■ WHAT YOU NEED TO DO
The required output is the exact run of lines from the line containing "for vertex in" to the line containing "for node in", inclusive, and nothing besides.

■ COLLECTED MATERIAL
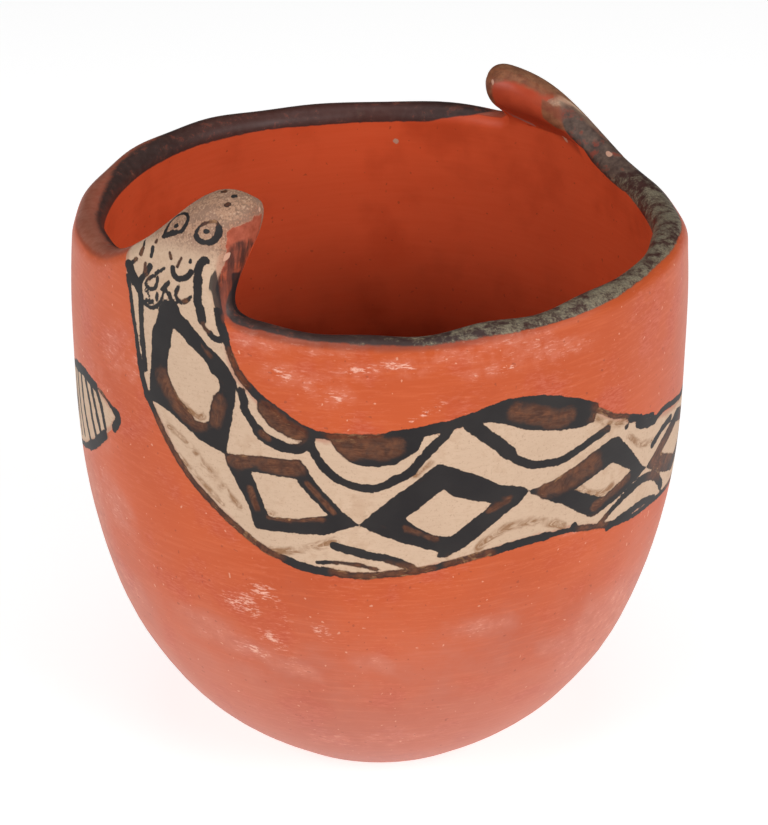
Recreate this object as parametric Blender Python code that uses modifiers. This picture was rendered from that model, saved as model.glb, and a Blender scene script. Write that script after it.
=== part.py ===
"""Hand-built clay jar with two snake heads modelled from its rim.

Units are metres and +Z is up. The origin is the centre of the flat base. The wall is turned
from one section, then its upper part is drawn up into an uneven lip and two leaning heads.
Angles round the jar are measured from the front (-Y), growing towards +X.
"""
import math

import bpy
from mathutils import Vector
from mathutils.geometry import interpolate_bezier

MM = 0.001

# Driving dimensions of the pot
BASE_RADIUS = 37.4 * MM
BELLY_RADIUS = 88.0 * MM
BELLY_HEIGHT = 124.4 * MM
RIM_RADIUS = 86.4 * MM
RIM_HEIGHT = 160.8 * MM
WALL = 7.5 * MM
FLOOR = 9.0 * MM
LIP_THICKNESS = 9.5 * MM
LIP_ROUNDING = 5.0 * MM

# Fullness of the lower outline: the wall leaves the base at this slope and for this share of
# its widening, and comes upright over this share of the belly's height
FOOT_SLOPE = math.radians(37.1)
FOOT_REACH = 0.316
BELLY_FULLNESS = 0.765

# Unevenness of the lip left by the hand: waves round the rim, with the height of each
RIM_WAVES = (
    (1, -0.36 * MM, -1.58 * MM),
    (2, -0.21 * MM, 0.20 * MM),
    (3, -1.24 * MM, 0.38 * MM),
    (4, -0.78 * MM, -0.25 * MM),
    (5, 0.28 * MM, 0.28 * MM),
)

# The upper wall that was drawn up into the lip and the heads
DRAWN_DEPTH = 26.0 * MM

# The two heads. Throat is the angle where the underside of the snout meets the rim, length
# runs back from there along the rim to the nape, snout is how far the nose passes the throat,
# hook is the undercut below it, and nape and brow are shares of the length that shape the neck.
SNAKE_HEADS = (
    {"throat": math.radians(-27.9), "length": 59.5 * MM, "rise": 29.6 * MM, "snout": 3.1 * MM,
     "thickness": 15 * MM, "lean": 12 * MM, "nape": 0.51, "brow": 0.36, "hook": 6.5 * MM},
    {"throat": math.radians(150.0), "length": 52.3 * MM, "rise": 15.8 * MM, "snout": 6.3 * MM,
     "thickness": 14 * MM, "lean": 9.8 * MM, "nape": 0.47, "brow": 0.40, "hook": 2.0 * MM},
)
THROAT_FILLET = 5.0 * MM
CROWN_BACK = 0.04
SNOUT_CROWN = (0.60, 0.96)
SNOUT_TIP = 0.80
SNOUT_CHIN = 0.45

# How the clay of a head was drawn up. Lines of it end square to the edge, whose direction is
# judged over the run, and crowd towards the snout by the power. The pulls keep the lines
# straight at both ends, and the head reaches its full thickness at the swell's share of its rise.
EDGE_RUN = 10.0 * MM
CROWN_POWER = 0.85
EDGE_PULL = 0.4
RISE_PULL = 0.1
ROOT_PULL = 0.1
SWELL_SHARE = 0.8
LEAN_POWER = 1.6

# Fineness of the solid
TURNS = 96
OUTLINE_STEPS = 12
LIP_STEPS = 6
DRAWN_STEPS = 6
HEAD_STEPS = 12
COLUMN_STEPS = 16
FLOOR_RING = 0.45
CROWDING = 0.6

# Edges that turn more than this look sharp: those of the base and of the floor
SHARP_EDGE = math.radians(35)

CLAY_COLOUR = (0.68, 0.118, 0.040, 1.0)


def clear_scene():
    for item in list(bpy.data.objects):
        bpy.data.objects.remove(item, do_unlink=True)


def clay_material():
    material = bpy.data.materials.new("burnished_red_clay")
    material.use_nodes = True
    shader = material.node_tree.nodes["Principled BSDF"]
    shader.inputs["Base Color"].default_value = CLAY_COLOUR
    shader.inputs["Roughness"].default_value = 0.45
    shader.inputs["Metallic"].default_value = 0.0
    return material


def smooth_step(share):
    share = min(max(share, 0.0), 1.0)
    return share * share * (3.0 - 2.0 * share)


def bezier(knots, steps):
    """Points of one Bezier span, given as knot, handle, handle, knot."""
    spans = [Vector((x, y, 0.0)) for x, y in knots]
    return [(point.x, point.y) for point in interpolate_bezier(*spans, steps + 1)]


def point_at(line, distance):
    """The point that lies a distance along a line of points."""
    for start, end in zip(line, line[1:]):
        length = math.dist(start, end)
        if distance <= length:
            share = distance / length if length else 0.0
            return tuple(a + (b - a) * share for a, b in zip(start, end))
        distance -= length
    return line[-1]


def length_of(line):
    """Length of a line of points."""
    return sum(math.dist(start, end) for start, end in zip(line, line[1:]))


def upper_radius(height):
    """Outer radius of the wall between the belly and the rim."""
    share = (height - BELLY_HEIGHT) / (RIM_HEIGHT - BELLY_HEIGHT)
    return BELLY_RADIUS - (BELLY_RADIUS - RIM_RADIUS) * min(max(share, 0.0), 1.0) ** 2


def thickness_at(height):
    """Thickness of the upper wall, which grows from the belly to the lip."""
    share = (height - BELLY_HEIGHT) / (RIM_HEIGHT - BELLY_HEIGHT)
    return WALL + (LIP_THICKNESS - WALL) * smooth_step(share)


def lower_outline(steps):
    """Outside of the wall from the edge of the base up to the belly."""
    reach = FOOT_REACH * (BELLY_RADIUS - BASE_RADIUS)
    return bezier((
        (BASE_RADIUS, 0.0),
        (BASE_RADIUS + reach, reach * math.tan(FOOT_SLOPE)),
        (BELLY_RADIUS, BELLY_HEIGHT * (1.0 - BELLY_FULLNESS)),
        (BELLY_RADIUS, BELLY_HEIGHT),
    ), steps)


def inner_outline(steps):
    """Inside of the wall: the outside moved in by its thickness, which grows to the floor's."""
    outside = lower_outline(steps)
    inside = []
    for index in range(1, steps + 1):
        before, here = outside[index - 1], outside[index]
        run, rise = here[0] - before[0], here[1] - before[1]
        span = math.hypot(run, rise)
        share = 1.0 - here[1] / BELLY_HEIGHT
        thickness = WALL + (FLOOR - WALL) * share
        radius = here[0] - thickness * rise / span
        height = max(here[1] + thickness * run / span, FLOOR)
        inside.append((radius, height))
    return inside


def wall_section():
    """Section of the turned pot: up the inside, over the lip, down the outside, to the axis."""
    ring = FLOOR_RING * BASE_RADIUS
    inside = [(0.0, FLOOR), (ring, FLOOR)] + inner_outline(OUTLINE_STEPS)
    drawn_bottom = RIM_HEIGHT - DRAWN_DEPTH
    drawn_top = RIM_HEIGHT - LIP_ROUNDING
    heights = [(BELLY_HEIGHT + drawn_bottom) / 2]
    for index in range(DRAWN_STEPS + 1):
        heights.append(drawn_bottom + (drawn_top - drawn_bottom) * index / DRAWN_STEPS)
    inside += [(upper_radius(height) - thickness_at(height), height) for height in heights]
    lip = []
    for index in range(1, LIP_STEPS):
        turn = math.pi * index / LIP_STEPS
        height = drawn_top + LIP_ROUNDING * math.sin(turn)
        radius = upper_radius(height) - thickness_at(height) * (1.0 + math.cos(turn)) / 2
        lip.append((radius, height))
    outside = [(upper_radius(height), height) for height in reversed(heights)]
    outside += list(reversed(lower_outline(OUTLINE_STEPS)))
    return inside + lip + outside + [(ring, 0.0), (0.0, 0.0)]


def rim_wave(angle):
    """Height of the uneven lip over its mean."""
    return sum(c * math.cos(n * angle) + s * math.sin(n * angle) for n, c, s in RIM_WAVES)


def head_outline(head):
    """Edge of a head on the unrolled wall: distance along the rim from the throat, and height."""
    length, rise, snout = head["length"], head["rise"], head["snout"]
    crown = (-CROWN_BACK * length, rise)
    tip = (snout, SNOUT_TIP * rise)
    nape = bezier((
        (-length, 0.0),
        (-head["nape"] * length, 0.0),
        (-head["brow"] * length, rise),
        crown,
    ), HEAD_STEPS)
    nose = bezier((
        crown,
        (SNOUT_CROWN[0] * snout, rise),
        (snout, SNOUT_CROWN[1] * rise),
        tip,
    ), HEAD_STEPS)
    throat = bezier((
        tip,
        (snout, SNOUT_CHIN * rise),
        (-head["hook"], 0.0),
        (THROAT_FILLET, 0.0),
    ), HEAD_STEPS)
    rim_before = [(-length - EDGE_RUN, 0.0)]
    rim_after = [(THROAT_FILLET + EDGE_RUN, 0.0)]
    return rim_before + nape + nose[1:] + throat[1:] + rim_after


def column_line(root, head):
    """A line of clay drawn up from the wall to the edge of a head, from the edge downwards."""
    outline = head_outline(head)
    share = (root + head["length"]) / (head["length"] + THROAT_FILLET)
    reach = EDGE_RUN + share ** CROWN_POWER * (length_of(outline) - 2 * EDGE_RUN)
    edge = point_at(outline, reach)
    before = point_at(outline, reach - EDGE_RUN)
    after = point_at(outline, reach + EDGE_RUN)
    run, rise = after[0] - before[0], after[1] - before[1]
    span = math.hypot(run, rise)
    pull = EDGE_PULL * head["thickness"] + RISE_PULL * edge[1]
    return bezier((
        edge,
        (edge[0] + pull * rise / span, edge[1] - pull * run / span),
        (root, -ROOT_PULL * DRAWN_DEPTH),
        (root, -DRAWN_DEPTH),
    ), COLUMN_STEPS)


def draw_up(point):
    """Move one point of the turned wall to where the hand drew it."""
    depth = RIM_HEIGHT - point.z
    if depth >= DRAWN_DEPTH:
        return point
    angle = math.atan2(point.x, -point.y)
    thickness = thickness_at(point.z)
    middle = upper_radius(point.z) - thickness / 2
    offset = math.hypot(point.x, point.y) - middle
    lip = LIP_ROUNDING
    along = 0.0
    height = -depth
    lean = tilt = 0.0
    for head in SNAKE_HEADS:
        away = (angle - head["throat"] + math.pi) % (2 * math.pi) - math.pi
        root = away * middle
        if -head["length"] < root < THROAT_FILLET:
            line = column_line(root, head)
            reach = length_of(line)
            raised = smooth_step(line[0][1] / head["rise"])
            lip += (head["thickness"] / 2 - LIP_ROUNDING) * raised
            if depth <= LIP_ROUNDING:
                down = depth / LIP_ROUNDING * lip
            else:
                down = lip + (depth - LIP_ROUNDING) / (DRAWN_DEPTH - LIP_ROUNDING) * (reach - lip)
            along, height = point_at(line, down)
            along -= root
            swell = smooth_step(height / (SWELL_SHARE * head["rise"]))
            offset *= 1.0 + (head["thickness"] / thickness - 1.0) * swell
            if height > 0.0:
                share = height / head["rise"]
                lean = head["lean"] * share ** LEAN_POWER
                slope = LEAN_POWER * head["lean"] / head["rise"] * share ** (LEAN_POWER - 1.0)
                tilt = math.atan(slope)
    share = 1.0 - depth / DRAWN_DEPTH
    angle += along / middle
    radius = middle - lean + offset * math.cos(tilt)
    rise = height + offset * math.sin(tilt) + rim_wave(angle) * smooth_step(share)
    return Vector((radius * math.sin(angle), -radius * math.cos(angle), RIM_HEIGHT + rise))


def crowd_columns(point):
    """Turn a point towards the heads, so that more of the mesh is where the form is fine."""
    angle = math.atan2(point.x, -point.y)
    centre = SNAKE_HEADS[0]["throat"] - 0.5 * SNAKE_HEADS[0]["length"] / RIM_RADIUS
    turn = -CROWDING * math.sin(2 * (angle - centre)) / 2
    radius = math.hypot(point.x, point.y)
    angle += turn
    return Vector((radius * math.sin(angle), -radius * math.cos(angle), point.z))


def turned_pot(collection):
    """The wall, floor and lip as one turned shape."""
    section = wall_section()
    mesh = bpy.data.meshes.new("jar_section")
    edges = [(index, index + 1) for index in range(len(section) - 1)]
    mesh.from_pydata([(radius, 0.0, height) for radius, height in section], edges, [])
    pot = bpy.data.objects.new("jar_turned", mesh)
    collection.objects.link(pot)
    screw = pot.modifiers.new("turn", "SCREW")
    screw.axis = "Z"
    screw.angle = 2 * math.pi
    screw.steps = TURNS
    screw.render_steps = TURNS
    screw.use_merge_vertices = True
    screw.merge_threshold = 0.00001
    return pot


def make_jar(collection):
    pot = turned_pot(collection)
    view = bpy.context.evaluated_depsgraph_get()
    mesh = bpy.data.meshes.new_from_object(pot.evaluated_get(view))
    mesh.name = "jar"
    bpy.data.objects.remove(pot, do_unlink=True)
    for vertex in mesh.vertices:
        vertex.co = draw_up(crowd_columns(vertex.co))
    mesh.materials.clear()
    mesh.materials.append(clay_material())
    jar = bpy.data.objects.new("jar", mesh)
    collection.objects.link(jar)
    mesh.shade_smooth()
    mesh.set_sharp_from_angle(angle=SHARP_EDGE)
    return jar


def main():
    clear_scene()
    collection = bpy.data.collections.new("clay_jar")
    bpy.context.scene.collection.children.link(collection)
    make_jar(collection)


main()
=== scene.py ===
"""Looks of a hand-built clay jar with two snake heads on its rim.

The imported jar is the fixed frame. A finer surface of the same form takes its place, painted by
attributes of its points, on a pale floor under soft lights. Lengths are millimetres until the
mesh is made in metres. Angles round the jar are from the front (-Y) towards +X.
"""
import math

import bmesh
import bpy
import numpy as np
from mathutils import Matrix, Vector


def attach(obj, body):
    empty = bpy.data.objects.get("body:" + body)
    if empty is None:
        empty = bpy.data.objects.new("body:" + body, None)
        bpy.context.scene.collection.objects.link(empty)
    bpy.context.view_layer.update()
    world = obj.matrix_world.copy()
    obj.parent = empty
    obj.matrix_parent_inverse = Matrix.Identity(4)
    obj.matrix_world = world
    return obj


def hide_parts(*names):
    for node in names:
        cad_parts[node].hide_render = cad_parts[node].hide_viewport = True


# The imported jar
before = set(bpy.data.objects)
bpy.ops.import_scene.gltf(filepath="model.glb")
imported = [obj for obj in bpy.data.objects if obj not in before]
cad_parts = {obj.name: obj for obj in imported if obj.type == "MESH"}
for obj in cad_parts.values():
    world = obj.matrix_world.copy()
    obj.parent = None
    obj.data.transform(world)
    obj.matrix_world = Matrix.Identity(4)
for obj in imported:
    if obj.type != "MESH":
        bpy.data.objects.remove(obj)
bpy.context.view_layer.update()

# The form of the jar
# One wall of coil-built clay, turned from a section and then drawn up by hand into an uneven
# lip and two leaning heads. The numbers are those of the solid.
BASE_RADIUS = 37.4
BELLY_RADIUS = 88.0
BELLY_HEIGHT = 124.4
RIM_RADIUS = 86.4
RIM_HEIGHT = 160.8
WALL = 7.5
FLOOR = 9.0
LIP_THICKNESS = 9.5
LIP_ROUNDING = 5.0
# The wall leaves the base at this slope and for this share of its widening, and comes upright
# over this share of the belly's height
FOOT_SLOPE = math.radians(37.1)
FOOT_REACH = 0.316
BELLY_FULLNESS = 0.765
# Waves of the lip: how many go round the rim, and the heights of their cosine and sine
RIM_WAVES = (
    (1, -0.36, -1.58),
    (2, -0.21, 0.20),
    (3, -1.24, 0.38),
    (4, -0.78, -0.25),
    (5, 0.28, 0.28),
)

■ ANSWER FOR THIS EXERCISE
    for vertex in mesh.vertices:
        vertex.co = draw_up(crowd_columns(vertex.co))
    mesh.materials.clear()
    mesh.materials.append(clay_material())
    jar = bpy.data.objects.new("jar", mesh)
    collection.objects.link(jar)
    mesh.shade_smooth()
    mesh.set_sharp_from_angle(angle=SHARP_EDGE)
    return jar


def main():
    clear_scene()
    collection = bpy.data.collections.new("clay_jar")
    bpy.context.scene.collection.children.link(collection)
    make_jar(collection)


main()
=== scene.py ===
"""Looks of a hand-built clay jar with two snake heads on its rim.

The imported jar is the fixed frame. A finer surface of the same form takes its place, painted by
attributes of its points, on a pale floor under soft lights. Lengths are millimetres until the
mesh is made in metres. Angles round the jar are from the front (-Y) towards +X.
"""
import math

import bmesh
import bpy
import numpy as np
from mathutils import Matrix, Vector


def attach(obj, body):
    empty = bpy.data.objects.get("body:" + body)
    if empty is None:
        empty = bpy.data.objects.new("body:" + body, None)
        bpy.context.scene.collection.objects.link(empty)
    bpy.context.view_layer.update()
    world = obj.matrix_world.copy()
    obj.parent = empty
    obj.matrix_parent_inverse = Matrix.Identity(4)
    obj.matrix_world = world
    return obj


def hide_parts(*names):
    for node in names:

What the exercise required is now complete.